Merve Kavakçı

Merve Kavakçı

Bilgiden siyasete

Oryantalizm bize ikili bir dünyanın güç ilişkileri üzerinden siyasetten sanata, bilimden coğrafyaya, kültüre kadar nasıl bölündüğünü, parçalara ayrıldığını, incelendiğini, parçaların yeniden birleştirildiğini, bunlar üzerinden yeni bir algının nasıl oluşturulduğu konusunda sayısız misal verir. Bunu en başta insanlık tarihini manipüle ederek yapar. Bilgiyi kirleterek yapar. Kirlenmekle mutasyona uğrayan bilgi artık yeni bilgidir ve bunun üzerinden inşa eder yeni bilgi dünyasını. Bilgi her şeydir. Bilgi güçtür denir. Doğrudur, her şey ondan sadır olur. Olmadı mı! İkra! Oku! Seni Yaratan Rabbinin adıyla oku! Okunanı, görüleni, yaşananı, tecrübe edileni, vuku bulanı aktarmak ise “insan” denen hatalı mahlûkun işi. Tam da bu noktada oryantalizm devreye giriyor. İnsanları biz ve öteki diye sınıflandırıyor. Öteki dediğinin tanımı da sübjektif, yani zamana, mekâna ve bir dizi değişkene bağlı. Tek ve statik bir öteki yok, öteki de biz de yeniden ve tekrar yeniden her an, her gün, her zaman üretilebilir, ya-pı-lan-dı-rı-la-bi-lir bir başka deyişle olmak zorunda değil ama olabilir.

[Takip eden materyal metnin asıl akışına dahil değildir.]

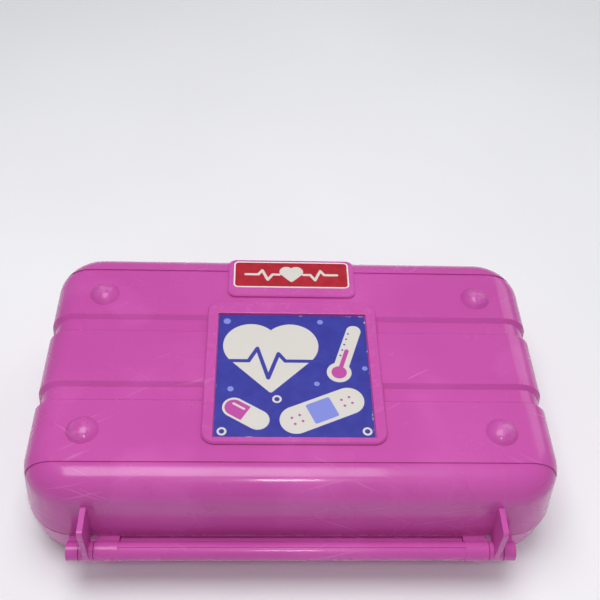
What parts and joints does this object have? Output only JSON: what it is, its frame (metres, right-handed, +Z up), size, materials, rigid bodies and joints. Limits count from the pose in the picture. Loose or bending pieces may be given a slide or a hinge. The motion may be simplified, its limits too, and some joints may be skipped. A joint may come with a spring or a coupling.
{
  "type": "toy doctor case",
  "caption": "Moulded two-shell toy doctor's case with side hinge, swinging carry handle, slide latch, raised picture frame and wrap-round channels.",
  "frame": {"origin": "centre of the base's flat underside, at the middle of the case body", "axes": "+Z up from the underside to the lid panel, -Y towards the hinge side, +Y towards the handle and latch, +X to the right seen from the hinge side"},
  "size_m": [0.3, 0.238, 0.0805],
  "materials": {
    "case_plastic": "glossy moulded polypropylene",
    "handle_plastic": "glossy moulded polypropylene",
    "pin_plastic": "moulded plastic pin",
    "picture_print": "printed vinyl label, satin",
    "badge_print": "printed vinyl label, satin"
  },
  "bodies": {
    "case_base": {"base_shell": "case_plastic", "hinge_pin_left": "pin_plastic", "hinge_pin_right": "pin_plastic", "handle_pin_left": "pin_plastic", "handle_pin_right": "pin_plastic", "latch_stud_left": "pin_plastic", "latch_stud_right": "pin_plastic"},
    "lid": {"lid_shell": "case_plastic", "picture_label": "picture_print", "badge_label": "badge_print"},
    "handle": {"carry_handle": "handle_plastic"},
    "latch": {"latch_slider": "handle_plastic"}
  },
  "joints": [
    {"name": "lid_hinge", "type": "hinge", "parent": "case_base", "child": "lid", "pos_m": [0, -0.0994, 0.032], "axis": [1, 0, 0], "range_deg": [0, 155]},
    {"name": "handle_swing", "type": "hinge", "parent": "case_base", "child": "handle", "pos_m": [0, 0.1032, 0.026], "axis": [1, 0, 0], "range_deg": [0, 138]},
    {"name": "latch_slide", "type": "slide", "parent": "case_base", "child": "latch", "axis": [-1, 0, 0], "range_m": [0, 0.008]}
  ]
}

Öteki belli bir mesafededir. İnceleme mesafesi denebilir buna. Mesafe kişiselleşmemek anlamına gelir. Kişiselleştirmemektir de. Bir de insansızlaştırma da demektir. Biz buna nesneleştirme diyelim. Mesafede bulunan bir canlıysa, bir insansa aradaki mesafe onu tam anlamıyla görmeye, tanımaya, anlamaya engel teşkil eder. Uzaktaki daha kolay “halledilir/kontrol edilir”. Uzaktakini anlamak zorunda da kalınmaz. Anlamak, doğru aktarmak da değildi zaten maksat. Hedef kendi çıkarına yarayan hale getirmektir ötekini. Bir mikroskop incelemesi yaparcasına incelenir öteki. Adeta mikroskop altında. Lensten bakan bilim insanı misali büyüktür ötekinin karşısındaki. Manipülasyon işte bu seviyede başlar ve halka halka, hare hare yayılır genişleyerek, yükselerek.

Las Vegas denen ABD şehrinde eline aldığı otomatik silahlarla insanları katleder bir canı. Elli sekiz kişiyi katlederken yüzlercesini yaralar, sakat bırakır. Güvenlik güçlerine saldırır, sivillere saldırır, otomatik silahlarını peşi sıra ateşleyecek düzenekler kurmuştur, her birini devreye sokar. Ama bu adam terör eylemi yapmış kabul edilmez. Oysa önceden hazırlanmıştır. Oysa üzerinden düşünülüp taşınılıp yapılan bir katliamdır. Oysa hem sivil hem sivil olmayanları hedef almıştır. Ama o bir terörist değildir (!). Yani olay münferittir. Yani biraz ağlanır ama sonunda gülünür geçilir. Yani delidir ne yapsa yeridir’dir.

İşte tam da burada bilgi manipülasyonunu açık seçik tesbit ederiz. Terörist Müslümandır. Terörist Müslüman “görünüşlü”dür. Terör İslam, terörist Müslümandır. Zaman zaman bunu siyasi doğruluk şekerleme paketine sarıp önümüze sürerler, zaman zaman da içinde bulunduğumuz dönemin siyasetinde de çokça müşahede ettiğimiz gibi açıktan açığa, hiç allamadan pullamadan, içlerinden geldiğince dillendirirler. Myanmar’daki Budistlerin Müslümanlara yaptığında olduğu gibi. New York City’de arabasıyla bisikletlilerin içine dalarak dehşet saçan Özbeklinin daha yakalandığı andan itibaren deli değil ama terörist ilan edilmesinden olduğu gibi.